To include gray literature and unpublished manuscripts, searching specific Ethiopian University libraries and personal communications with individuals working at various research institutions in Ethiopia were made. Besides, we also checked the references of the included studies to increase the chance of getting more articles. We did not have any language and time restrictions, though we know studies done in Ethiopia are all in English.

The sensitivity and specificity of rk39 RDT were higher (90.7% and 90.2%) in studies that used serology than microscopy and/or NNN culture (84.4% and 74.1%) and PCR (89.8% and 50.0%) as reference tests. The possible explanation could be L. donovani complex can non-specifically activate B cells to produce cross-reactive antibodies that can affect the specificity of the test [36]. The specificity of rk39 among Human Immunodeficiency Virus (HIV) negative was higher (97.0%) than HIV positive (66.0%) VL patients. However, the sensitivity of HIV-positive (82.0%) and negative VL (86.0%) patients almost remained similar. HIV, known to deplete T cells, induces immune tolerance and lowering the renewal of the T-cell repertoire which leads to exhaustion of B cells response [37], which justifies the rk39 RDT performance disparities observed in this analysis.

Diagnostic odds ratio (DOR), which is not affected by disease prevalence, is an important single quantitative parameter that revealed the tests' ability to classify the individuals into diseased and not diseased [38]. In the present meta-analysis, the DOR of rk39 RDT to diagnose VL was 37.9 and therefore the odds of VL patients having a positive rk39 test result is approximately 38 times higher than those individuals without the disease. The likelihood ratio is also another essential indicator for the diagnostic test to assess how likely the VL patients have a positive diagnostic result [39]. Likelihood ratios range from zero to infinity, so the higher the value, the more likely the patient to have the disease. In the present meta-analysis, the positive likelihood ratio was 5.12 and hence the positive test result occurs 5.12 times more frequently in VL patients than the non-VL patients. Similarly, the negative likelihood ratio was 0.17 and hence, rk39 RDT negative test result was 1/0.17 = 5.9 times less frequent in VL patients than the non-VL patients. Moreover, another essential indicator of the performance of a diagnostic test is the SROC curve, which categorized patients into VL and non-VL, which is expressed by the AUC. The AUC has different scales; 0.9 to 1.0 = excellent, 0.8 to 0.9 = good, 0.7 to 0.8 = fair, and < 0.5 have no diagnostic value.
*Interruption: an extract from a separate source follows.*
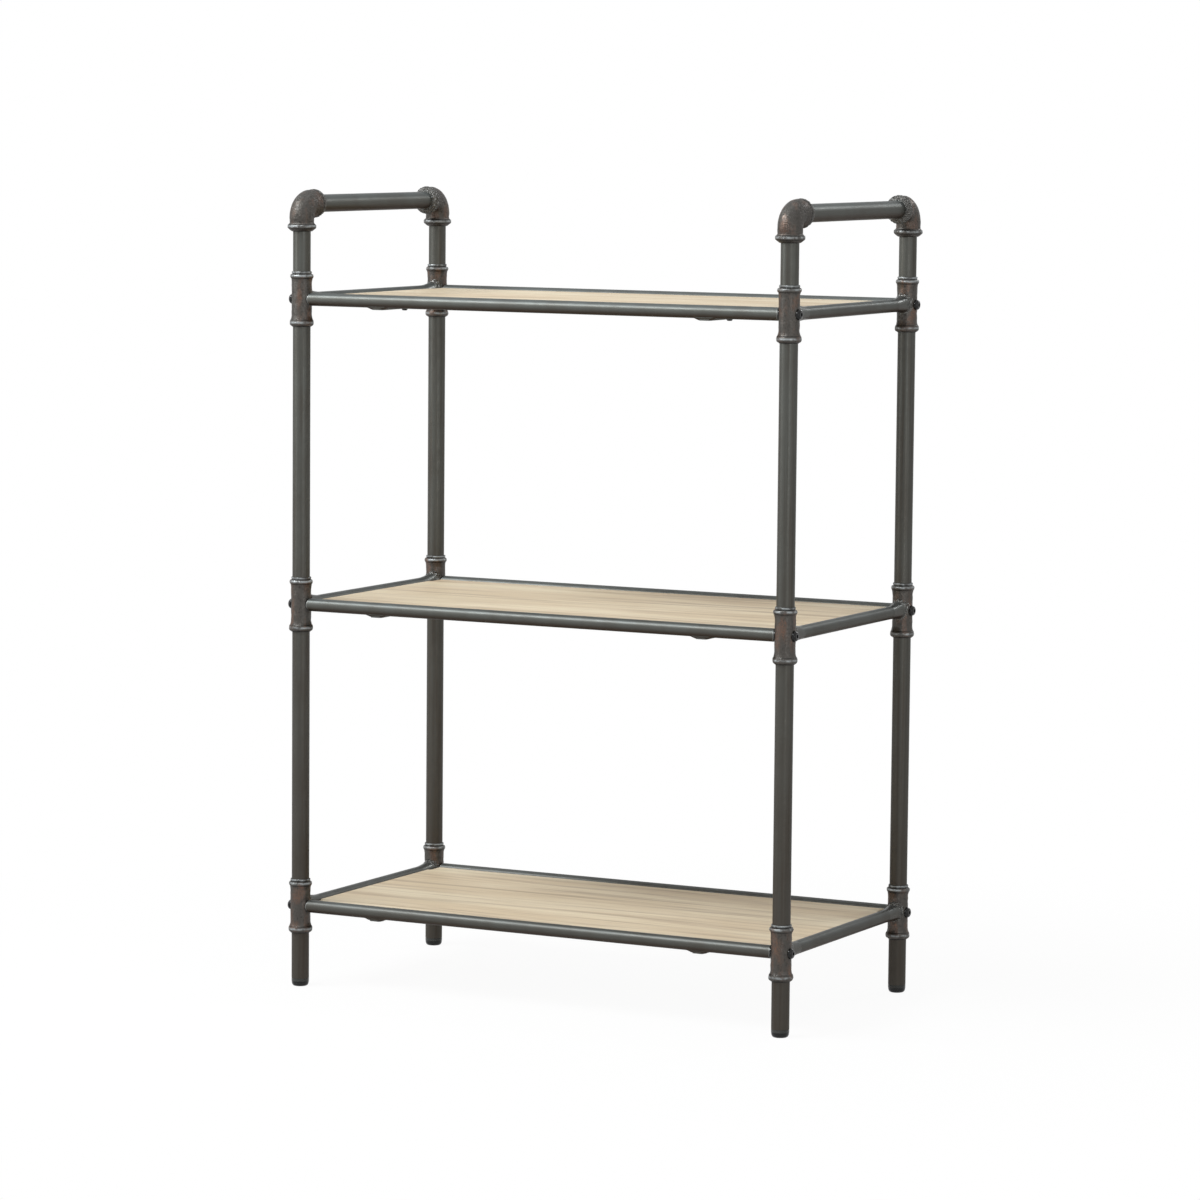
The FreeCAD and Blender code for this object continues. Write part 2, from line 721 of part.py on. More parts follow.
# ----------------------------------------------------- boards, straps and screws
def shelf_board(level):
    """A wooden board inside the rails, notched at the corners for the tees."""
    label = f"{level}_shelf_board"
    body = new_body(label)
    panel = new_sketch(body, f"{label}_panel", "XY_Plane", "-rail_radius")
    length = "board_half_length"
    width = "board_half_width"
    add_outline(
        panel,
        (f"-{length}", f"-{width}"),
        (length, f"-{width}"),
        (length, width),
        (f"-{length}", width),
    )
    extrude(body, "Pad", f"{label}_slab", panel, "board_thickness")
    notches = new_sketch(body, f"{label}_notches", "XY_Plane", "-rail_radius")
    notch_x = "half_span - tee_radius - notch_clearance"
    notch_y = "half_depth - branch_reach"
    for side in SIDES.values():
        for depth in DEPTHS.values():
            corner = (f"{side}half_span", f"{depth}half_depth")
            inner = (f"{side}({notch_x})", f"{depth}({notch_y})")
            add_outline(
                notches,
                inner,
                (corner[0], inner[1]),
                corner,
                (inner[0], corner[1]),
            )
    cut = extrude(body, "Pocket", f"{label}_corner_notches", notches, reverse=True)

    def inside_corner(edge):
        middle = edge.CenterOfMass
        upright = abs(edge.BoundBox.ZLength - value("board_thickness")) < 0.01
        at_x = abs(abs(middle.x) - value(notch_x)) < 0.01
        return upright and at_x and abs(abs(middle.y) - value(notch_y)) < 0.01

    rounded = dress(body, "Fillet", f"{label}_notch_rounds", cut, inside_corner, "notch_round")

    def around_faces(edge):
        return edge.BoundBox.ZLength < 0.01

    dress(body, "Chamfer", f"{label}_eased_edges", rounded, around_faces, "board_edge_chamfer")
    pilots = new_sketch(body, f"{label}_pilot_circles", "XY_Plane", "-rail_radius")
    for side in SIDES.values():
        for depth in DEPTHS.values():
            place_of_screw = (f"{side}strap_offset", f"{depth}(screw_row)")
            add_circle(pilots, "screw_radius + thread_clearance", *place_of_screw)
    extrude(body, "Pocket", f"{label}_pilots", pilots, "screw_bite + pilot_spare", reverse=True)
    place(body, z=LEVELS[level])


def shelf_straps(level):
    """Two flat bars under a board, welded to the undersides of the long rails."""
    label = f"{level}_straps"
    body = new_body(label)
    flat = new_sketch(body, f"{label}_outline", "XY_Plane", "-strap_underside")
    end = "half_depth + strap_overhang"
    inner = "strap_offset - strap_width / 2"
    outer = "strap_offset + strap_width / 2"
    add_outline(
        flat,
        (inner, f"-({end})"),
        (outer, f"-({end})"),
        (outer, end),
        (inner, end),
    )
    for depth in DEPTHS.values():
        add_circle(
            flat, "screw_radius + screw_hole_clearance", "strap_offset", f"{depth}(screw_row)"
        )
    bar = extrude(body, "Pad", f"{label}_bar", flat, "strap_thickness")

    def outer_corner(edge):
        upright = len(edge.Vertexes) == 2 and edge.BoundBox.ZLength > 0.1
        return upright and abs(abs(edge.CenterOfMass.y) - value(end)) < 0.01

    rounded = dress(body, "Fillet", f"{label}_corners", bar, outer_corner, "strap_corner")
    pair = body.newObject("PartDesign::Mirrored", f"{label}_pair")
    pair.Originals = [bar, rounded]
    pair.MirrorPlane = (origin_plane(body, "YZ_Plane"), [""])
    body.Tip = pair
    place(body, z=LEVELS[level])


def shelf_screws():
    """Pan-head screws up through the straps into the boards."""
    body = new_body("shelf_screws")
    profile = new_sketch(body, "shelf_screws_profile", "XZ_Plane", "screw_row")
    seat = "bottom_level - strap_underside"
    tip = "bottom_level - rail_radius + screw_bite"
    crown = f"{seat} - screw_head_height"
    edge = "strap_offset + screw_head_diameter / 2"
    shank = "strap_offset + screw_radius"
    dome_across = "strap_offset + screw_head_diameter / 2 * screw_dome_across"
    dome_along = f"{seat} - screw_head_height * screw_dome_along"
    add_outline(
        profile,
        ("strap_offset", crown),
        (edge, seat, (dome_across, dome_along)),
        (shank, seat),
        (shank, f"{tip} - screw_radius"),
        ("strap_offset", tip),
    )
    add_axis(profile, ("strap_offset", crown), ("strap_offset", tip))
    blank = turn(body, "Revolution", "shelf_screws_blank", profile, "Axis0")
    at_every_joint(body, blank)


# --------------------------------------------------------------- whole assembly
def build():
    """Makes every piece of the unit."""
    fill_sheet()
    for side, side_sign in SIDES.items():
        x = f"{side_sign}half_span"
        for depth, depth_sign in DEPTHS.items():
            y = f"{depth_sign}half_depth"
            corner = f"{depth}_{side}"
            foot(corner, x, y)
            post_sections(corner, x, y)
            for level in LEVELS:
                tee(corner, x, y, level, side, depth)
            elbow(corner, x, y, depth == "rear")
        handle_bar(side, x)
        for level in LEVELS:
            side_rail(side, x, level)
    for level in LEVELS:
        for depth, depth_sign in DEPTHS.items():
            long_rail(depth, f"{depth_sign}half_depth", level)
        shelf_board(level)
        shelf_straps(level)
    rail_bolts()
    saddle_washers()
    threaded_plugs()
    shelf_screws()
    doc.recompute()


def check():
    """Stops with the name of any object that failed or any shape that isn't sound."""
    for item in doc.Objects:
        if "Invalid" in item.State or "Error" in item.State:
            raise RuntimeError(f"{item.Label} failed: {item.State}")
    for body in bodies():
        if body.Shape.isNull() or not body.Shape.isValid() or not body.Shape.Solids:
            raise RuntimeError(f"{body.Label} has no sound solid")


def bodies():
    """Every sub-part, in the order it was made."""
    return [item for item in doc.Objects if item.TypeId == "PartDesign::Body"]


def write_parts():
    """Writes one STEP file per sub-part, named by its label."""
    os.makedirs("parts", exist_ok=True)
    for body in bodies():
        body.Shape.exportStep(f"parts/{body.Label}.step")


build()
check()
write_parts()
print(f"{len(bodies())} sub-parts, {sum(len(b.Shape.Solids) for b in bodies())} solids")
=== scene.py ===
"""Finishes, cast fittings and fasteners of an open shelving unit of dark pipe and pale boards.

Metres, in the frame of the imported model: origin on the floor under the middle of
the unit, +X right, +Y back, +Z up. Straight pipes, rails, straps and boards are the
model's own nodes with a finish. Tees, elbows, bolts, screws, foot glides and welds
are surfaces worked out here, each standing where its node stands.
"""

import math

import bpy
import numpy as np
from bpy.props import FloatProperty, FloatVectorProperty, PointerProperty
from mathutils import Matrix, Vector


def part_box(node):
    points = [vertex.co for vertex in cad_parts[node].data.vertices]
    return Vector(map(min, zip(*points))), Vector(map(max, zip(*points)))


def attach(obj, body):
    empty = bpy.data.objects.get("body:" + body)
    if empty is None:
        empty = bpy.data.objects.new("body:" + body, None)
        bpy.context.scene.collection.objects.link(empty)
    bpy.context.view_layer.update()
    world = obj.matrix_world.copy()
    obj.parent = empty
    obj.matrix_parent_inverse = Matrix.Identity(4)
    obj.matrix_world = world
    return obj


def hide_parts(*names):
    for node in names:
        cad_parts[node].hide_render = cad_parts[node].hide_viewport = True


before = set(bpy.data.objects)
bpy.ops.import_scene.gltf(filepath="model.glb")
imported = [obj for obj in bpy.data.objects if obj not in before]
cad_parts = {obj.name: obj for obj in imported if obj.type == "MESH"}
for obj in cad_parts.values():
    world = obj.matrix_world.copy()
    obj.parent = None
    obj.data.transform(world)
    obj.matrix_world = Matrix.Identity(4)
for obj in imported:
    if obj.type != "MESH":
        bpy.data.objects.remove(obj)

bl_info = {
    "name": "Pipe shelf",
    "version": (1, 0, 0),
    "blender": (4, 5, 0),
    "location": "3D View > Sidebar > Pipe Shelf",
    "description": "Dresses a pipe shelving unit: castings, fasteners, finishes and a studio",
    "category": "Object",
}

MM = 0.001
CORNERS = [(depth, side) for depth in ("front", "rear") for side in ("left", "right")]
LEVELS = ("bottom", "middle", "top")
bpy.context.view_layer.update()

TUBE_CLEARANCE = 0.05 * MM  # radial, tube in a socket
SPIGOT_STEP = 1.5 * MM  # from a side rail's outside in to its spigot
BOLT_LENGTH = 40 * MM
SCREW_HEAD_RADIUS = 3.8 * MM
HALF_STRAP = 7.5 * MM  # half a strap's width
PLUG_STEP = 1.6 * MM  # from a foot's rim in to its plug, for the pipe's wall
TEE_POINTS = 96  # round a tee
ELBOW_POINTS = 150  # round an elbow
FASTENER_POINTS = 48  # round a bolt or screw
FOOT_POINTS = 72  # round a foot glide

# Each lamp: name, place, target, width, height, watts and tint; lengths in metres.
LAMP_TARGET = (0, 0, 0.6)
LAMPS = (
    ("key_box", (-1.25, -1.6, 2.55), LAMP_TARGET, 2.2, 0.6, 80, (0.97, 0.99, 1.0)),
    ("left_box", (-2.3, -1.9, 1.3), LAMP_TARGET, 1.4, 1.6, 13, (1, 1, 1)),
    ("right_box", (1.7, -0.5, 0.8), (0.35, 0, 0.6), 0.7, 1.4, 2, (1, 1, 1)),
    ("streak_strip", (1.9, -1.8, 0.5), LAMP_TARGET, 0.26, 2.4, 8, (1, 1, 1)),
    ("top_box", (0.3, 0.2, 2.9), LAMP_TARGET, 1.6, 1.0, 5, (1, 1, 1)),
    ("rear_box", (1.0, 2.2, 2.0), LAMP_TARGET, 0.4, 0.5, 9, (1, 1, 1)),
)
FLOOR_HALF = 12  # metres from the middle of the floor to its edge
SHADOW_FADE = (0.35, 1.2)  # metres from the middle between which the shown shadow fades out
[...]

Therefore, in the present meta-analysis, the AUC is 0.93 and hence, according to the result, rk39 is an excellent alternative diagnostic test for VL in endemic remote areas, Fig. 5.

Limitation of the study

The major limitation of this meta-analysis was the individual studies employed diverse types of reference tests which affects the pooled sensitivity and specificity of the test. Apart from this, the rk39 RDT has certain inherent limitations as the test is based on anti-Leishmania antibodies, which can remain in the serum for a long time even after the parasite has cleared. On top of this, we did not perform meta-regression because the software did not support it.

Conclusions

Referring to our result, rk39 considered an essential rapid diagnostic test for VL diagnosis. Besides the diagnostic accuracy, the features such as easy to perform, quick (10–20 min), cheap, equipment-free, electric and cold chain free, and result reproducibility, rk39 RDT is advisable to remains in practice as a diagnostic test at least in the remote VL endemic localities of Ethiopia till a better test will come.